START

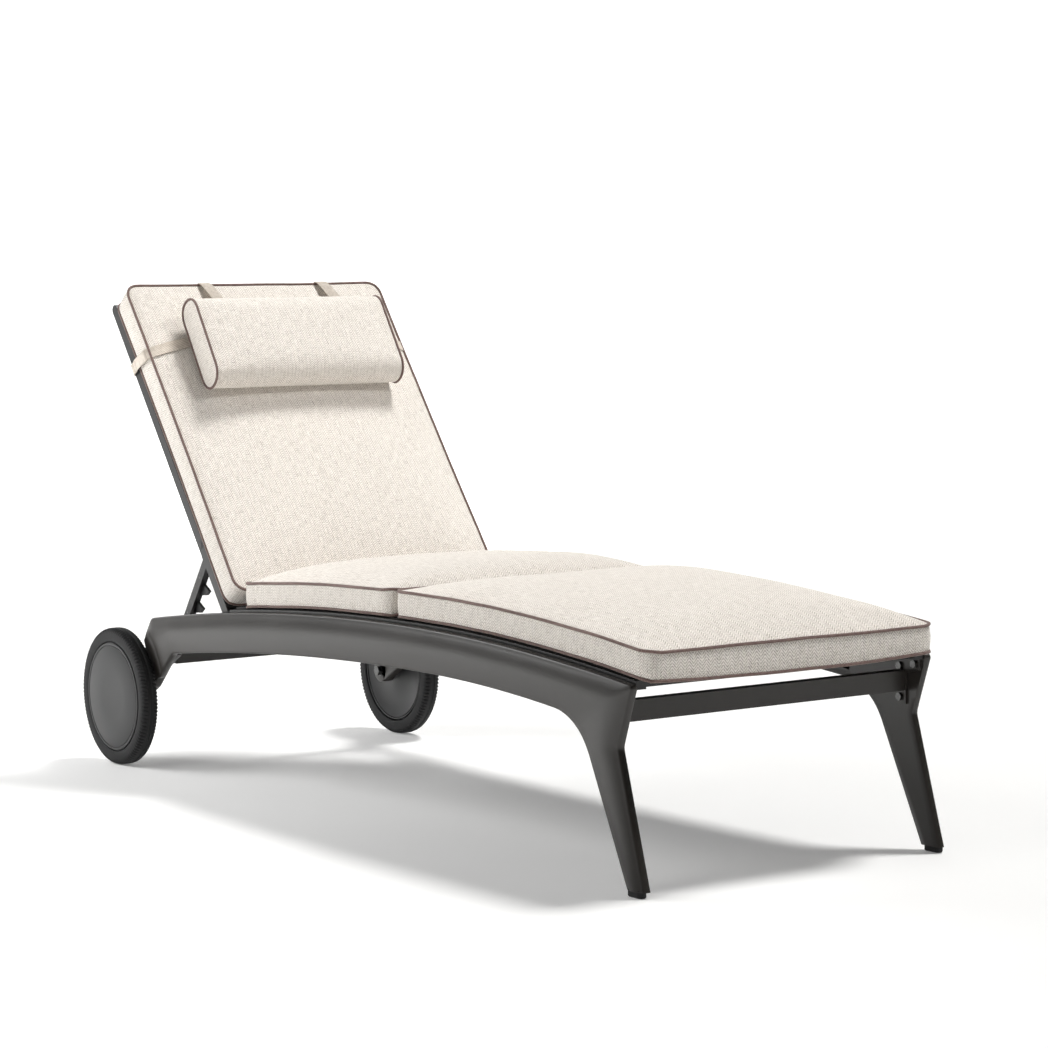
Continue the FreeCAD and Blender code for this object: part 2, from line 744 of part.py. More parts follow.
def back_hinges():
    for name, side in SIDES.items():
        plate = new_body(f"{name}_hinge_plate")
        outline = side_sketch(plate, "outline", side, "frame_inner - 4")
        draw_box(outline, ("hinge_x - 29", "hinge_z - 24"), ("hinge_x + 15", "hinge_z + 14"))
        side_pad(plate, outline, side, "4")
        dress(plate, "Fillet", "10", lambda box: box.XLength < 0.01 and box.ZLength < 0.01)
        holes = side_sketch(plate, "holes", side, "frame_inner - 4")
        draw_circle(holes, "hinge_x", "hinge_z", PIN_RADIUS)
        for x, z in PLATE_SCREWS:
            draw_circle(holes, x, z, SCREW_RADIUS)
        side_pocket(plate, holes, side, PLATE_THICK)
        pin_length = f"32 + {BOLT_DEPTH}"
        pin = rod(f"{name}_pin_shank", PIN_RADIUS, pin_length, "hinge_x", "frame_inner - 32", "hinge_z", side)
        head = rod(f"{name}_pin_head", "9", "4", "hinge_x", "rail_inner - 6", "hinge_z", side)
        single(f"{name}_hinge_pin", fuse(f"{name}_hinge_pin", pin, head))
        pin_bore = f"{PIN_RADIUS} + running_gap"
        flanged_bush(f"{name}_hinge_bush", pin_bore, "7", "hinge_x", "hinge_z", side, outer_flange=True)
        pivot_bore = f"{PIVOT_RADIUS} + running_gap"
        flanged_bush(f"{name}_prop_bush", pivot_bore, "8", PIVOT_X, PIVOT_Z, side, outer_flange=False)
    screws = bolts("plate", PLATE_SCREWS, "frame_inner - 4", SCREW_RADIUS, SCREW_HEAD, 1.6, 14)
    group("hinge_plate_screws", screws)


def flanged_bush(label, bore, radius, x, z, side, outer_flange):
    """A plain bearing pressed in a back rail, with a thrust flange 1.6 mm thick."""
    sleeve = rod(label + "_sleeve", radius, "rail_outer - rail_inner", x, "rail_inner", z, side)
    flange_start = "rail_outer" if outer_flange else "rail_inner - 1.6"
    flange = rod(label + "_flange", f"{radius} + 3", "1.6", x, flange_start, z, side)
    hole = rod(label + "_bore", bore, "rail_outer - rail_inner + 8", x, "rail_inner - 4", z, side)
    single(label, cut(label, fuse(label + "_solid", sleeve, flange), hole))


# ---------------------------------------------------------------- props

def hang_prop(body):
    """Put a body that is drawn along -X from the prop pivot at the props' slope."""
    body.Placement = FreeCAD.Placement(Vector(), FreeCAD.Rotation(Vector(0, 1, 0), -value("prop_angle")))
    bind(body, "Placement.Base.x", PIVOT_X)
    bind(body, "Placement.Base.z", PIVOT_Z)
    bind(body, "Placement.Rotation.Angle", "-prop_angle")


def prop_side(name, side):
    """A flat strut and the notched rack that is riveted to its inner face."""
    end = "-(notch_reach + 22)"
    strut = new_body(f"{name}_prop_strut")
    bar = side_sketch(strut, "bar", side, "strut_inner")
    draw_box(bar, (end, "-10"), ("0", "10"))
    side_pad(strut, bar, side, "strut_outer - strut_inner")
    eye = side_sketch(strut, "eye", side, "strut_inner")
    draw_circle(eye, "0", "0", "10")
    side_pad(strut, eye, side, "strut_outer - strut_inner")
    holes = side_sketch(strut, "holes", side, "strut_inner")
    draw_circle(holes, "0", "0", PIVOT_RADIUS)
    for reach in RIVET_REACHES:
        draw_circle(holes, f"-({reach})", "0", SCREW_RADIUS)
    side_pocket(strut, holes, side, "20")
    hang_prop(strut)

    rack = new_body(f"{name}_prop_rack")
    teeth = side_sketch(rack, "teeth", side, f"strut_inner - {RACK_THICK}")
    draw_outline(teeth, rack_outline(end))
    side_pad(rack, teeth, side, RACK_THICK)
    rivet_holes = side_sketch(rack, "rivet_holes", side, f"strut_inner - {RACK_THICK}")
    for reach in RIVET_REACHES:
        draw_circle(rivet_holes, f"-({reach})", "0", SCREW_RADIUS)
    side_pocket(rack, rivet_holes, side, RACK_THICK)
    hang_prop(rack)


def rack_outline(end):
    """Hooked teeth below the strut; each notch has room for the rest bar to leave forwards."""
    root = "-valley_depth"
    tip = "-tooth_depth"
    points = [("-(notch_reach - 3 * notch_pitch - 14)", "6"), ("-(notch_reach - 3 * notch_pitch - 14)", root)]
    for number in range(1, NOTCH_COUNT):
        notch = f"notch_reach - {NOTCH_COUNT - 1 - number} * notch_pitch"
        points += [
            (f"-({notch} - notch_pitch + 10.5)", root),
            (f"-({notch} - notch_pitch + 7.5)", tip),
            (f"-({notch} - notch_pitch + 22)", f"{tip} + 4.5"),
            (f"-({notch} - 8.5)", root),
        ]
    points += [
        ("-(notch_reach + 10.5)", root),
        ("-(notch_reach + 7.5)", f"{tip} + 4"),
        (end, f"{tip} + 10"),
        (end, "6"),
    ]
    return points


def props():
    for name, side in SIDES.items():
        prop_side(name, side)
    tube = document.addObject("Part::Cylinder", "prop_pivot_tube")
    bind(tube, "Radius", f"{PIVOT_RADIUS} - running_gap")
    bind(tube, "Height", "2 * (rail_outer + 1)")
    across(tube, PIVOT_X, "-(rail_outer + 1)", PIVOT_Z, LEFT)
    single("prop_pivot_tube", tube)
    rivets = []
    for name, side in SIDES.items():
        for number, reach in enumerate(RIVET_REACHES, start=1):
            x = f"{PIVOT_X} - ({reach}) * cos(prop_angle * 1deg)"
            z = f"{PIVOT_Z} - ({reach}) * sin(prop_angle * 1deg)"
            stem = f"rivet_{name}_{number}"
            shank = rod(stem + "_shank", SCREW_RADIUS, "14", x, f"strut_inner - {RACK_THICK}", z, side)
            head = rod(stem + "_head", "4.5", "1.5", x, "strut_inner - 7.5", z, side)
            rivets.append(fuse(stem, shank, head))
    group("prop_rack_rivets", rivets)


# ---------------------------------------------------------------- build, check and write

for side_name, side_sign in SIDES.items():
    side_frame(side_name, side_sign)
    foot_glide(side_name, side_sign)
    wheel(side_name, side_sign)
    back_rail(side_name, side_sign)
crossbars()
prop_rest_bar()
seat_frame()
seat_cushions()
back_frame()
back_cushion()
cross_strap()
headrest_strap("right", "-126")
headrest_strap("left", "166")
headrest_pillow()
back_hinges()
props()
document.recompute()

for item in document.Objects:
    if "Invalid" in item.State or "Error" in item.State:
        raise RuntimeError(f"{item.Name} failed: {item.State}")
os.makedirs("parts", exist_ok=True)
for label, item in parts.items():
    if item.Shape.isNull() or not item.Shape.isValid():
        raise RuntimeError(f"{label} has no valid shape")
for label, item in parts.items():
    item.Shape.exportStep(f"parts/{label}.step")
    size = item.Shape.BoundBox
    print(f"{label:24s} {item.Shape.Volume / 1000:9.1f} cm3  solids {len(item.Shape.Solids)}"
          f"  x {size.XMin:7.1f} {size.XMax:7.1f}  y {size.YMin:7.1f} {size.YMax:7.1f}"
          f"  z {size.ZMin:6.1f} {size.ZMax:6.1f}")
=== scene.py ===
import json
import math

import bmesh
import bpy
from mathutils import Matrix, Vector, noise
from mathutils.bvhtree import BVHTree


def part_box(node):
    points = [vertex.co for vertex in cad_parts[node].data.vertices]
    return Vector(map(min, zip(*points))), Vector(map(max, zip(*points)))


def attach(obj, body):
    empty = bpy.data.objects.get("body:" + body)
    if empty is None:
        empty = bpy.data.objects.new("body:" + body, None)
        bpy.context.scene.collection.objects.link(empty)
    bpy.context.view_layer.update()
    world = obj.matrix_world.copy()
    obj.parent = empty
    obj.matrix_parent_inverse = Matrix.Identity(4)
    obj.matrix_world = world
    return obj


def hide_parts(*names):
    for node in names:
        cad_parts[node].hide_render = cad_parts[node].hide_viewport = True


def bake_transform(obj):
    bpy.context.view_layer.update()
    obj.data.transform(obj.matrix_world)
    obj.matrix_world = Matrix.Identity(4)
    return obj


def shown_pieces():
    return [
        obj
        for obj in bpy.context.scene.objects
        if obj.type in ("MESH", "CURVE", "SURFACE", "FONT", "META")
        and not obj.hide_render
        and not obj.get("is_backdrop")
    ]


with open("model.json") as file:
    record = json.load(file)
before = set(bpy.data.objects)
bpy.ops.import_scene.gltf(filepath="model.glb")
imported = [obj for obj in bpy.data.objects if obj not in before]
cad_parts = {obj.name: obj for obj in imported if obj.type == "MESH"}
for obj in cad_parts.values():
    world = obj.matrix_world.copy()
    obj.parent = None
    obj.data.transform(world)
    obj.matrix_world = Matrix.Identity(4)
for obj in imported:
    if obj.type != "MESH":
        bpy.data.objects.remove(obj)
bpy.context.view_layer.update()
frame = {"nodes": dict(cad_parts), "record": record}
scene = bpy.context.scene

# The frame's long curves, in metres: each crown's height, where it stands, and its radii behind and ahead
TOP_CROWN = (0.3935, 0.300, 7.7, 5.6)
UNDER_CROWN = (0.312, 0.336, 8.5, 4.3)
FRAME_INNER = 0.318
FRAME_OUTER = 0.3395
WHEEL_WELL = 0.153
WELL_FACE = 0.3305
WELL_SLOPE = 0.035
FACE_RISE = 0.009
FULL_TURN = 2 * math.pi
BACK_ANGLE = math.radians(53)


def on_curve(crown, x):
    """Height of a long arch at x."""
    high, middle, behind, ahead = crown
    radius = behind if x < middle else ahead
    return high - (radius - math.sqrt(radius * radius - (x - middle) ** 2))


def top_line(x):
    return on_curve(TOP_CROWN, x)


def under_line(x):
    return on_curve(UNDER_CROWN, x)


joints = {j["name"]: j for j in frame["record"]["behaviour"]["joints"]}
HINGE = Vector(joints["back_recline"]["pos_m"])
UP_BACK = Vector((-math.cos(BACK_ANGLE), 0, math.sin(BACK_ANGLE)))
OFF_BACK = Vector((math.sin(BACK_ANGLE), 0, math.cos(BACK_ANGLE)))
WHEEL_AT = Vector(joints["left_wheel_spin"]["pos_m"])


def on_seat(along, across, height):
    """A place measured along the arch, across it, and up from the frame's top line."""
    return Vector((along, across, top_line(along) + height))


def on_back(along, across, height):
    """A place measured up the back from its hinge, across it, and off it towards the sitter."""
    return HINGE + UP_BACK * along + OFF_BACK * height + Vector((0, across, 0))


# Shading nodes


def linear(code):
    """A finish's colour, given as an sRGB code, as the linear colour a shader takes."""
    parts = [int(code[i : i + 2], 16) / 255 for i in (1, 3, 5)]
    return [p / 12.92 if p <= 0.04045 else ((p + 0.055) / 1.055) ** 2.4 for p in parts] + [1.0]


PLUS = {"operation": "ADD"}
TIMES = {"operation": "MULTIPLY"}
SINE = {"operation": "SINE"}
COSINE = {"operation": "COSINE"}
ZIGZAG = {"operation": "PINGPONG"}


def feed(tree, node, inputs):
    """Links a node or an output to an input, and sets any other value on it."""
    for key, value in inputs.items():
        if isinstance(value, bpy.types.Node):
            value = value.outputs[0]
        if isinstance(value, bpy.types.NodeSocket):
            tree.links.new(value, node.inputs[key])
        else:
            node.inputs[key].default_value = value


def add(tree, kind, settings, inputs, stops=()):
    """Adds one shading node, with its settings, its values and its links, and a colour ramp's stops."""
    made = tree.nodes.new("ShaderNode" + kind)
    for key, value in settings.items():
        setattr(made, key, value)
    for number, (position, code) in enumerate(stops):
        made.color_ramp.elements[number].position = position
        made.color_ramp.elements[number].color = linear(code)
    feed(tree, made, inputs)
    return made


def finish_base(name, values):
    """A material with only its shader, whose even values are set on its own sockets."""
    made = bpy.data.materials.new(name)
    made.use_nodes = True
    shader = made.node_tree.nodes["Principled BSDF"]
    feed(made.node_tree, shader, values)
    return made, made.node_tree, shader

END

### Exercise directions
Extract exactly and only the span of lines that begins at the line containing "for item in" and ends at the line containing "and not obj.hide_render".

### Task result
for item in document.Objects:
    if "Invalid" in item.State or "Error" in item.State:
        raise RuntimeError(f"{item.Name} failed: {item.State}")
os.makedirs("parts", exist_ok=True)
for label, item in parts.items():
    if item.Shape.isNull() or not item.Shape.isValid():
        raise RuntimeError(f"{label} has no valid shape")
for label, item in parts.items():
    item.Shape.exportStep(f"parts/{label}.step")
    size = item.Shape.BoundBox
    print(f"{label:24s} {item.Shape.Volume / 1000:9.1f} cm3  solids {len(item.Shape.Solids)}"
          f"  x {size.XMin:7.1f} {size.XMax:7.1f}  y {size.YMin:7.1f} {size.YMax:7.1f}"
          f"  z {size.ZMin:6.1f} {size.ZMax:6.1f}")
=== scene.py ===
import json
import math

import bmesh
import bpy
from mathutils import Matrix, Vector, noise
from mathutils.bvhtree import BVHTree


def part_box(node):
    points = [vertex.co for vertex in cad_parts[node].data.vertices]
    return Vector(map(min, zip(*points))), Vector(map(max, zip(*points)))


def attach(obj, body):
    empty = bpy.data.objects.get("body:" + body)
    if empty is None:
        empty = bpy.data.objects.new("body:" + body, None)
        bpy.context.scene.collection.objects.link(empty)
    bpy.context.view_layer.update()
    world = obj.matrix_world.copy()
    obj.parent = empty
    obj.matrix_parent_inverse = Matrix.Identity(4)
    obj.matrix_world = world
    return obj


def hide_parts(*names):
    for node in names:
        cad_parts[node].hide_render = cad_parts[node].hide_viewport = True


def bake_transform(obj):
    bpy.context.view_layer.update()
    obj.data.transform(obj.matrix_world)
    obj.matrix_world = Matrix.Identity(4)
    return obj


def shown_pieces():
    return [
        obj
        for obj in bpy.context.scene.objects
        if obj.type in ("MESH", "CURVE", "SURFACE", "FONT", "META")
        and not obj.hide_render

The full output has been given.